## Task to complete
Copy every line of the data that contains the string "picks".

## Items
□ □ □ □ □ □ □

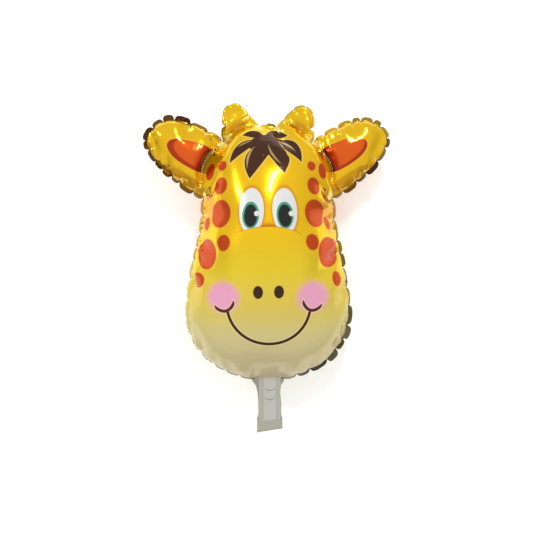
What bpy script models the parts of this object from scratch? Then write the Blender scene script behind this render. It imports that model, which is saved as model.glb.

□ □ □ □ □ □ □

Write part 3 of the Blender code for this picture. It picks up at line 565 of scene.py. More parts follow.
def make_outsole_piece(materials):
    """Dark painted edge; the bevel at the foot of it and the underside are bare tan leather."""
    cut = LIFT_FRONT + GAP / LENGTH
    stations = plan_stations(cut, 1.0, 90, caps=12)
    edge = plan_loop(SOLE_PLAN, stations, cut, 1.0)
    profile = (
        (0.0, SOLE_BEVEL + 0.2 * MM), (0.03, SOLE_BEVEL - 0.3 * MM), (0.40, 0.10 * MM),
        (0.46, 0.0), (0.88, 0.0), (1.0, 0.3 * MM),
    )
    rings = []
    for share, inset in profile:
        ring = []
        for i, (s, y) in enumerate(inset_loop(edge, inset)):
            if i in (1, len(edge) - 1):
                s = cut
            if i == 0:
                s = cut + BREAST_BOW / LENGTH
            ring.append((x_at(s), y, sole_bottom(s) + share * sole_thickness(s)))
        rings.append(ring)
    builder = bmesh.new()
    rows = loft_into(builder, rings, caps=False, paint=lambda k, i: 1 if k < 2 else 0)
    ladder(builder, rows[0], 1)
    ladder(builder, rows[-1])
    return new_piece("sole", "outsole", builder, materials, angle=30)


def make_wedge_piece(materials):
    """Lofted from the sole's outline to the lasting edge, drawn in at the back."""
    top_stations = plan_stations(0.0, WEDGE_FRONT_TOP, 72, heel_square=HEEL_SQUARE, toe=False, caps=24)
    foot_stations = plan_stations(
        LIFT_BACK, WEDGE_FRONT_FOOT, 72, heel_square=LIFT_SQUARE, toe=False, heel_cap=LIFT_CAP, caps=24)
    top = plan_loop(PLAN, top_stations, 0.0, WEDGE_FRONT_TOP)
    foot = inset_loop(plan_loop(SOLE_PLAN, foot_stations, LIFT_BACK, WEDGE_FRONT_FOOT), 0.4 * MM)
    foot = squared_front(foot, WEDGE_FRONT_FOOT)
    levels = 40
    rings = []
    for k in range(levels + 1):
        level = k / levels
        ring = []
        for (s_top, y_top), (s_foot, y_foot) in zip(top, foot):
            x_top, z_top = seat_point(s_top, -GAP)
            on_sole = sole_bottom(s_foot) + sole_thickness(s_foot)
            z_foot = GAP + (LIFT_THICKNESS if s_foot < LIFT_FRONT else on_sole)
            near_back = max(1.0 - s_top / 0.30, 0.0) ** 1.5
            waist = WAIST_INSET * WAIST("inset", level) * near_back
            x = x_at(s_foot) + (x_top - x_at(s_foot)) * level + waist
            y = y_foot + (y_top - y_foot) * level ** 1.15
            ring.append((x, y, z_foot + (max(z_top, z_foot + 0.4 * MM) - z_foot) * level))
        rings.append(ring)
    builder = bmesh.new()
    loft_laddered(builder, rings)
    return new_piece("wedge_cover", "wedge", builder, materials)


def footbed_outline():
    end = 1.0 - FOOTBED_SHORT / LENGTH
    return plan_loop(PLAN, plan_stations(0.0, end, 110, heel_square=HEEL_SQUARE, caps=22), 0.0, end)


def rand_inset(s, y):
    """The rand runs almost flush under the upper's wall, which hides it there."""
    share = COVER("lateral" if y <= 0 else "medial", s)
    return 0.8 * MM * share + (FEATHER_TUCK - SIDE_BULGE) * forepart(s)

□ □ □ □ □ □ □

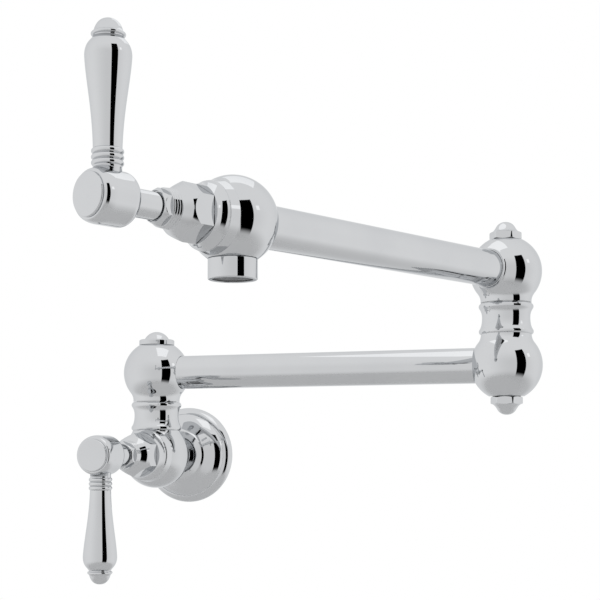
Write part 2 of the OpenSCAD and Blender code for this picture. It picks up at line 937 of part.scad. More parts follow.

□ □ □ □ □ □ □

## Problem solution
Write part 3 of the Blender code for this picture. It picks up at line 565 of scene.py. More parts follow.
Write part 2 of the OpenSCAD and Blender code for this picture. It picks up at line 937 of part.scad. More parts follow.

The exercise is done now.